Throughout Latin America, the Lesbian, Gay, Bisexual, Trans, and Queer (LGBTQ) and abortion rights movements have progressed at divergent strengths and speeds, with significant variation among countries. The region is home to some of the most restrictive and discriminatory laws when it comes to these contentious issues. This Note explores some of the reasons behind the variation in LGBTQ and abortion rights throughout the region.
This Note traces the economic and political history of Latin America to illustrate the climate in which these social movements are operating. Further, this Note offers a brief snapshot of recent global developments in LGBTQ and abortion rights, paying close attention to how the United Nations and the Inter-American Court of Human Rights define and protect said rights. This Note provides a case study on the LGBTQ and abortion rights movements within Argentina, Uruguay, and El Salvador because these countries exemplify the immense variation in laws concerning LGBTQ rights and reproductive rights throughout Latin America.
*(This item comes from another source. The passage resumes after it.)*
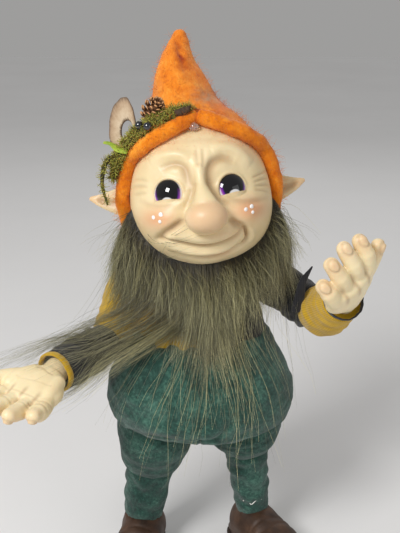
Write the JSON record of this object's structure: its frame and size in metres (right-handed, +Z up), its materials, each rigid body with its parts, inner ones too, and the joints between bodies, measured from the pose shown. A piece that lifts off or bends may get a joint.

By extrapolating lessons from each country, this Note creates a "transnational toolkit" for law and policy change, which can be adopted and adapted to fit each country's unique socioeconomic and political climate. If applied effectively, the toolkit can help bring abortion rights up to speed with LGBTQ rights in Latin America and establish uniformity in human rights across the region.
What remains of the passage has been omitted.